Renaissance, another large fitness club chain, has also seen the ratio of 60-plus members increase to 32.5% from 26.9% over the past five years. A survey by the ministry of internal affairs shows that, on average, people in their 60s spend more on sports facilities than any other age group.
The Anytime Fitness 24-hour gym chain is an example of the starkly different model that is luring millennials. Typically located inside buildings near a train station, the small facilities are crammed with treadmills and weightlifting machines. There is no staff early in the morning or late at night -- members use a plastic key to enter. Membership fees average around 7,000 yen ($63) a month. Full service chains can be twice as expensive.
U.S.-based Anytime Fitness has 350 outlets in Japan, run by its local franchise partner. Joyfit, another local gym brand, also has more than 200 stores. While most chains offer low-cost memberships, Rizap Group, which sells rigorous personal training courses that can cost north of $3,000, has also generated a buzz with star-studded commercials. The rapid rise of compact health clubs -- less than 10% of new clubs are full-service facilities, according to IHRSA -- has started to eat into the market of traditional players.

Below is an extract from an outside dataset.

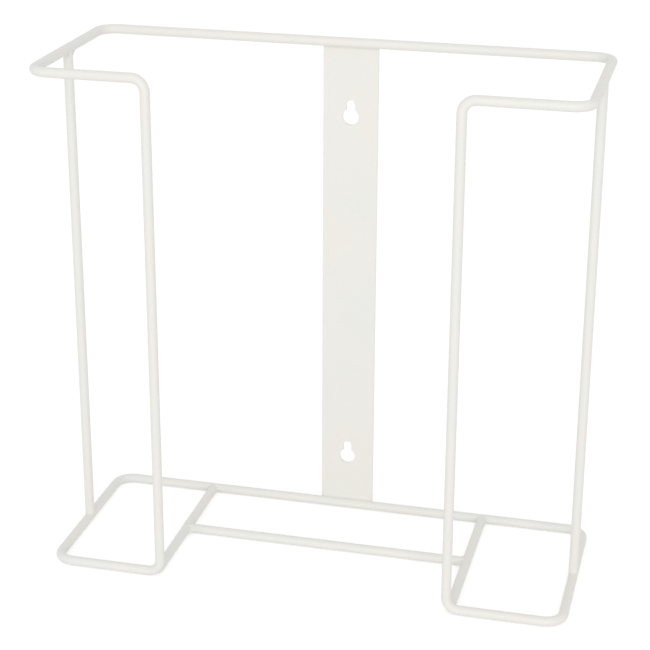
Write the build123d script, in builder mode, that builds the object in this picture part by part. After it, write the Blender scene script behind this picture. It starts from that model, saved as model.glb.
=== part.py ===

There are other reasons why the full-service model is struggling to grow. Building large, integrated facilities has become increasingly difficult due to rising land prices and construction costs. Operators are trying to improve efficiency by replacing staff with technology. But that is hard to do when dealing with the elderly, who are less familiar with technology and more prone to injuries.
As a result, the top three full-service fitness chain operators -- Konami, Central Sports and Renaissance -- have struggled to boost their top line in recent years.
"Some of our customers have been migrating to smaller stores because they are simple, convenient chains," admits Akira Ochiai, president of Konami Sports Club.
Operators have begun the search for a new growth driver. Konami, in an attempt to combine its strength in grooming instructors with the trend toward smaller centers, launched a compact fitness club brand last year with studios offering short training programs. "The studios will be a differentiating factor," Ochiai said. "We won't be adding many [full-service] clubs...but we want to preserve face-to-face interactions."
Some are exploring the other end of the elderly market. Renaissance's Genki Gym, a fitness-focused nursing home, targets people 65 and over that are classified by the government as requiring nursing care. Certified trainers provide slow-moving exercises used for rehabilitation. Renaissance runs 14 Genki facilities and says it is looking to add more this year.
Central Sports is making a foray into nursing care prevention. The company sends trainers or lends facilities for exercise events held by cities and districts. Such events are on the rise after a 2006 revision to Japan's nursing care insurance law put a greater focus on preventing citizens from entering expensive nursing care insurance schemes.
So far, these new ventures represent a fraction of the operators' revenue. But the tide may shift quickly -- buoyed by their early success, small-club operators are starting to move into the elderly market. Curves, a women-only fitness club chain, stunned the industry with short, group-oriented programs that have proven popular among seniors. After building a massive footprint of over 1,800 small outlets, its Japanese franchise partner bought the chain from its U.S. parent in February and aims to revamp its struggling overseas operations.
Less than 4% of Japanese are enrolled in private fitness clubs, much lower than the double-digit membership rates seen in the U.S. and Australia. But Japan's unique population dynamics make the future far from certain for the full-service giants that have dominated the industry for decades.